I know you’re probably thinking, “But you’ve been traveling this whole time…” And yes, technically, you’re right. But I live and work here in Bangkok. Pinklao is my home, and it doesn’t feel like I’m on holiday most of the time.
So on Friday afternoon, the school van dropped me at the southern bus terminal on its way into Pinklao. Well, it actually dropped me about a ten minute march away through the pouring rain from the southern bus terminal, so I rode that air-conditioned, 2-and-a-half hour bus ride in my cold and damp cotton dress.
Liz and I arrived at our hostel in Kanchanaburi and spent a frustrating twenty minutes searching for our room “along the river.” We found it. Not along the river as the lady at the front desk had mentioned but literally on the river. Our room was a floating dock on The River Kwai surrounded by floating sea roses. Liquid poetry, yall.
Kanchanaburi is a small town on the banks of The River Kwai, just west of Bangkok near the Myanmar border. It’s surrounded by the craggly, forested limestone mountains of neighboring national parks and of course features the historically significant Bridge on the River Kwai. Billy Joel was the only reason I had ever heard of the bridge. Which brings me to a very important point:
If you’ve heard of the Bridge on the River Kwai, you probably have heard it pronounced “kwai” as in “quiet”. The river is actually called “khwae” like “square”. “Kwai” in Thai means buffalo and can be used as an insult (or something like that). It is for this reason that yelling “quiet!!” in a classroom full of Thai ten-year-olds doesn’t exactly work the way you want it to…
But back to the hostel on the river: The rain was still going as we waited for Nick. A group hanging out around a table on the dock next door invited us over for a beer. What began as the customary where-are-you-from/where-are-you-headed conversation one so often finds in backpacker accommodations quickly evolved into a guitar-accompanied sing-a-long session. Nick showed up at some point and eventually we all headed off to bed.
After a Western breakfast reminiscent of Waffle House (scrambled eggs, hot buttered rolls and all), we took a bus to Erawan Falls. We hiked – or, rather, scrambled over and around puddles, tree roots, and boulders – to the top tier of the falls, trying to escape the liberated Russian tourists in their upper-thigh-exposing swimming trunks. The water cascaded down limestone shelves, round and smooth from the falling sediment-laden water. The water itself glowed a soft blue from the sediments, a phenomenon I imagine is similar to that of the bright blue glacial lakes of New Zealand.

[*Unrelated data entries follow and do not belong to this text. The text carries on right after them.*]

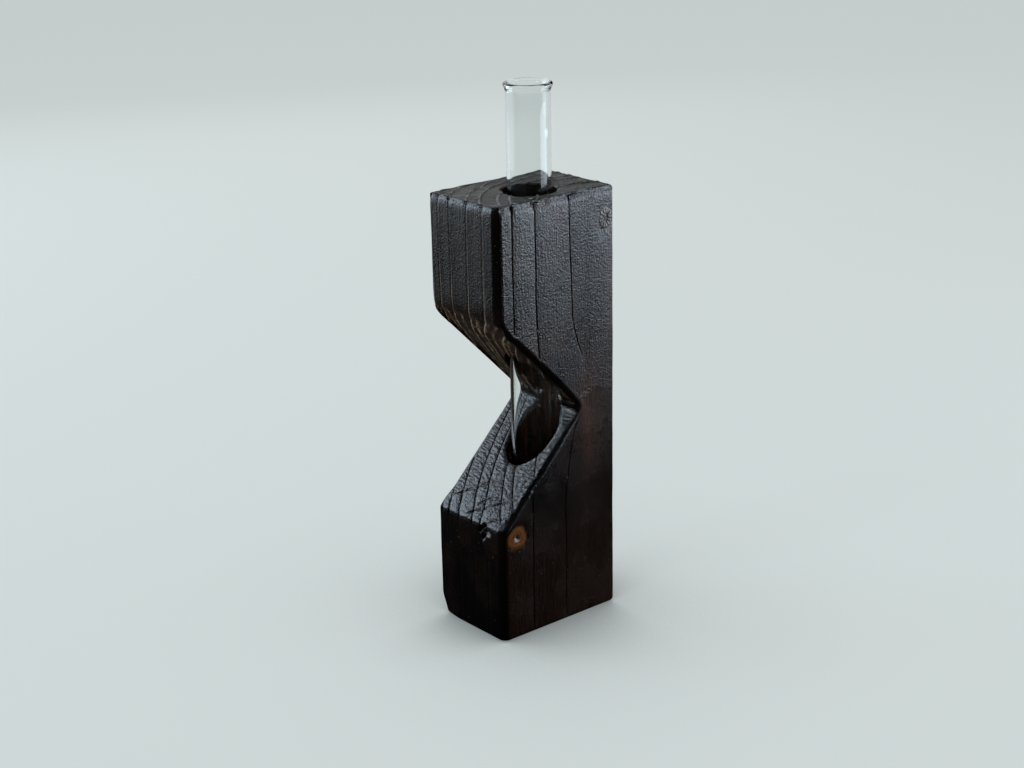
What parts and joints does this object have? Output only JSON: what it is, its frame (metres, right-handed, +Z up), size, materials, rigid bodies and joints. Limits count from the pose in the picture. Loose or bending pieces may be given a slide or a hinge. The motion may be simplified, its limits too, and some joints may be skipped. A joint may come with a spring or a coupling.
{
  "type": "test tube vase",
  "caption": "Single-stem vase: an upright charred-wood block with a deep V notch, bored from its top end to hold a loose glass test tube that crosses the notch.",
  "frame": {"origin": "middle of the block's foot, on the surface that it stands on", "axes": "+Z up along the block, the notch opens towards -X, and Y runs through the block's thickness with the bore a little nearer the -Y face"},
  "size_m": [0.055, 0.037, 0.2013],
  "materials": {
    "charred_softwood": "charred, wire-brushed along the grain and sealed with satin lacquer",
    "clear_glass": "clear, smooth, fire-polished rim"
  },
  "bodies": {
    "block": {"timber_block": "charred_softwood"},
    "tube": {"test_tube": "clear_glass"}
  },
  "joints": [
    {"name": "tube_lift", "type": "slide", "parent": "block", "child": "tube", "axis": [0, 0, 1], "range_m": [0, 0.13]}
  ]
}
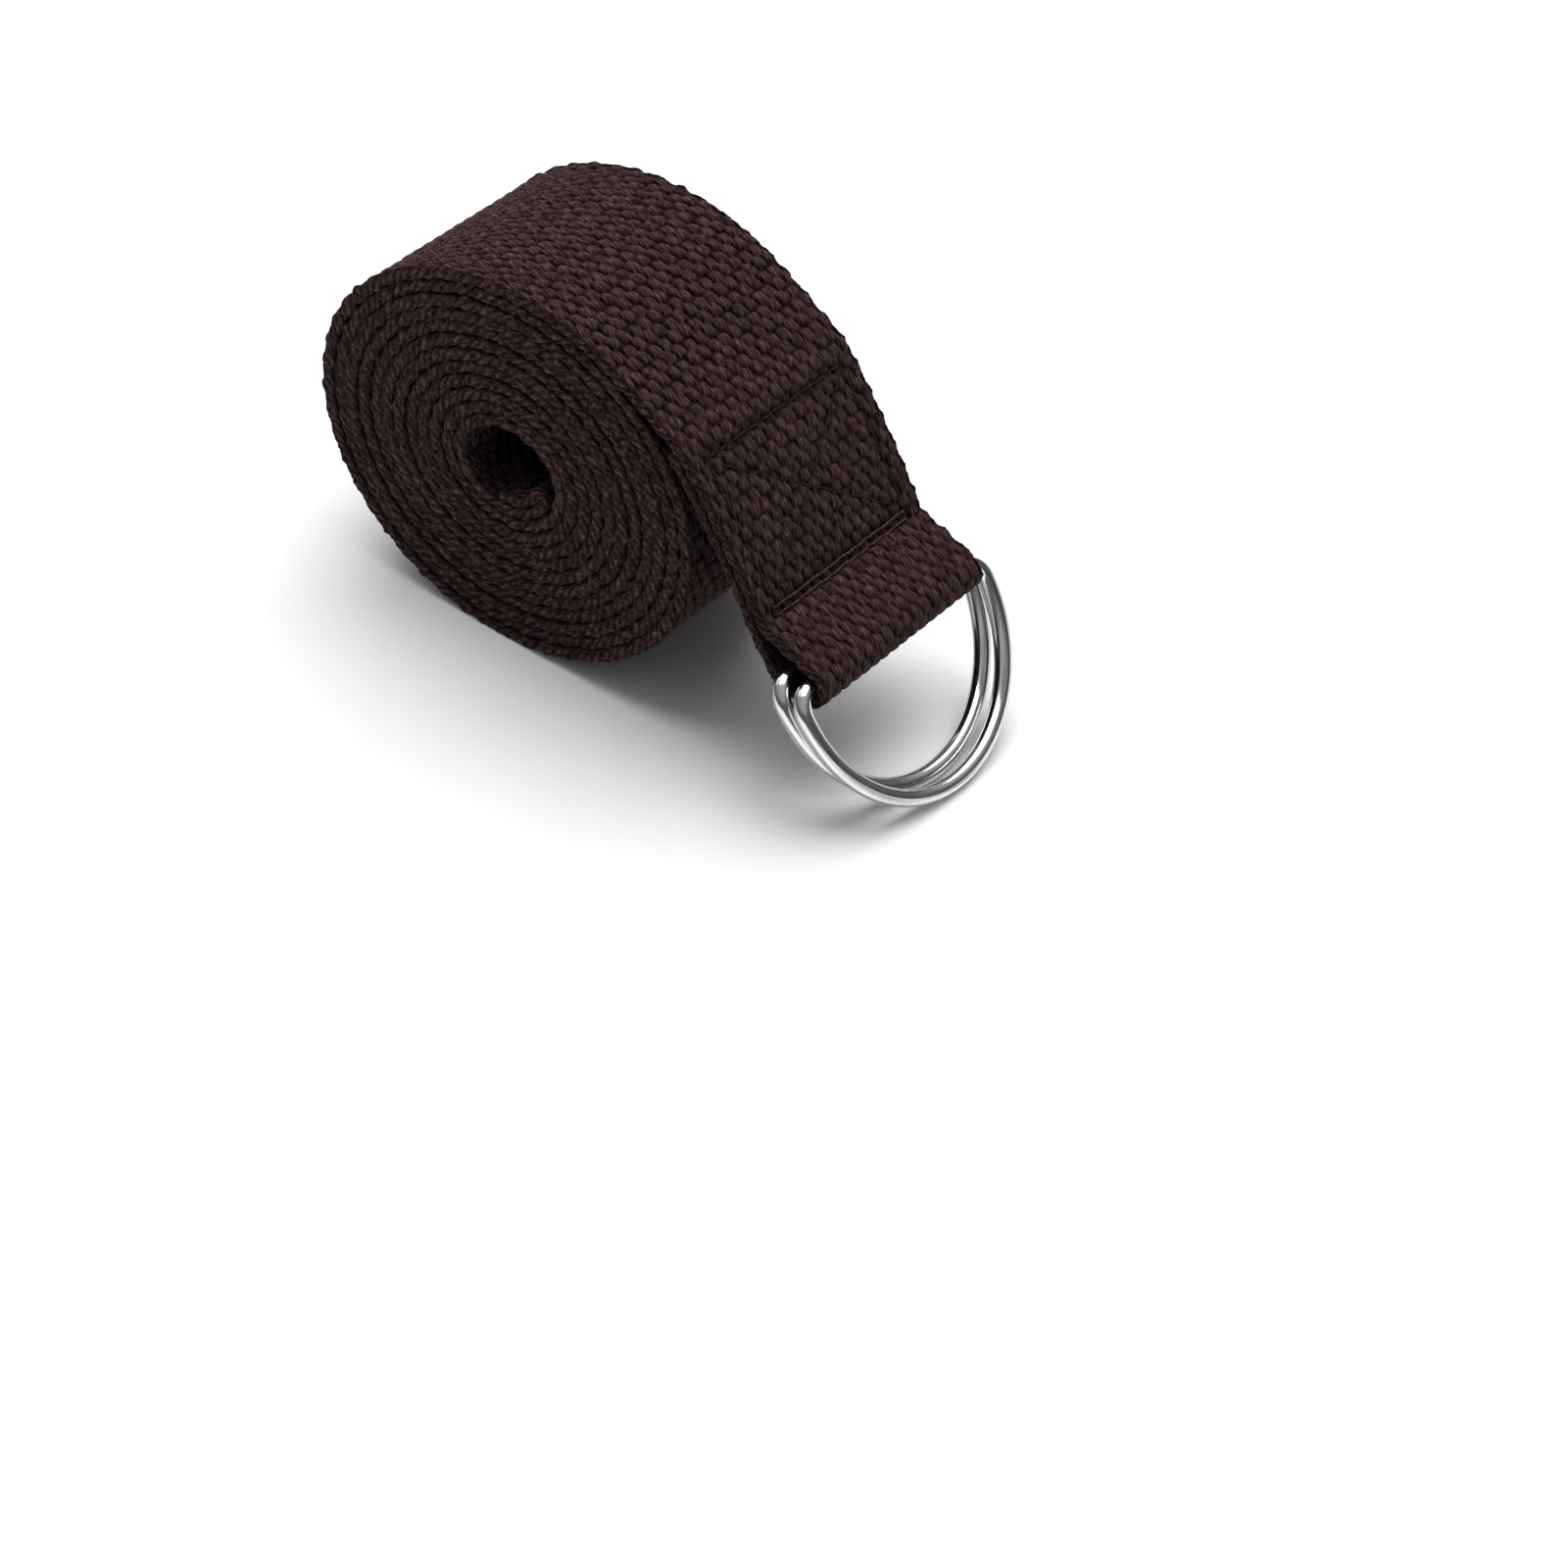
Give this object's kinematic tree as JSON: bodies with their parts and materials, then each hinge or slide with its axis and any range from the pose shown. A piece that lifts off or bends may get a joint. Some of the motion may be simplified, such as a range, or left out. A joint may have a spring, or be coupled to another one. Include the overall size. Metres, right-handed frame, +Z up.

During my first attempt at getting in, I quickly became aware of the little fishies just waiting for the chance to suck off the dead skin on my feet. What a unusual sensation! I spent a good ten minutes sitting on a rock with my feet dipped under the water, paralyzed by wonderment at how strangely ticklish it felt to have my feet sucked on by little fish. People pay for this kind of thing! I finally just got in with the fish and swam around. Mmm, sweet freedom.
We had dinner at the hostel then followed the laughter and American accents back to our floating dock, where we made friends with a big group of American teachers. More singing (the weekend was so full of singing! I think this is part of why I enjoyed it so much!) except this time in the form of a drinking game, then we walked up to the main street and checked out the bar scene. Many a 10 baht shot later and after witnessing a mindblowing impromptu lead guitar performance by one of the teachers, the three of us snuggled back into what was supposed to be a double bed in our room on the water.
On Sunday we walked to the bridge. Almost immediately, a Thai family began taking individual pictures with us in front of the bridge. This wasn’t the first time we had been immortalized on film by Thais; the night before as we were grabbing a few things at 7-11, I did my usual “do-you-have-karaoke?” to a group of promoters with a microphone and a guitar. They didn’t have karaoke but they emphatically handed me the microphone and proceeded to videotape me on their i-Pad’s singing along with a Thai man with a harmonica and a cowboy hat. Video coming soon.
Anyways, after we took photos with each individual member of this particular Thai family, we were free to walk across the bridge and take some photos ourselves. I was disappointed with the lack of signage (so, uh, why is this bridge historically significant again??) but I guess that’s what Lonely Plant is for, right?
Such a wonderful weekend. No harm done except maybe a massive bruise on my shin from slipping on a rock and also a really atrocious sunburn from walking around in my v-neck dress. Oh and my purse finally broke! I say finally because I knew the $3 thrift-store gem wouldn’t make it much longer. And who could forget the time my favorite brown, faux-leather bag broke right off my shoulder while walking across the Harbor Bridge with Jordan late at night? There’s something about traveling I guess…Good thing it will be super cheap and easy to find a new bag in Bangkok. Finally I have a good reason to go shopping!
It’s amazing I’ve survived this long without buying an umbrella. The rain this weekend was relentless, even up until the moment I got out of the van at Central Pinklao to head home. One of the girls from the van got off at my stop as well and quickly ushered me under her umbrella. She spoke fantastic English and told me about how she had lived in LA and Miami before, working as a cashier in a Wynn Dixie. I told her she should go ahead and go home – I would go look for an umbrella in Central (the mall). No, no – she insisted on coming with me to help. They were fresh out of umbrellas in the mall and the rain was still coming down in buckets.
“You must take my umbrella because my mother just called me and I need to hurry. I will take a cab.”
“Are you sure?”
“Yes!! It will be no problem. My grandfather will just get me a new one.” Well in that case…
“Oh thank you so much! That’s so nice of you but please let me wait with you until you get the cab.”
We stood under an awning and I pulled out my teacher pen to give her my name so she could find me on Facebook. No new friend requests yet but my goodness she was adorable and I would super duper LOVE to be here friend!
In short, I no longer need to buy an umbrella. Which is great, because this is the height of the rainy season it seems.
I can’t wait to go back to Kanchanaburi. I loved feeling like I was traveling – getting to meet people and explore new places and see nature…that’s why I came here, after all. Being in a hostel again and parsing the different European accents of nameless, 24-hour friends got me thinking about the meaning of impermanence, the purpose of loneliness, and the process of human connection, but this post is getting a bit too long so I’ll save all of that for another day. Mostly, though, I just had a really fun weekend!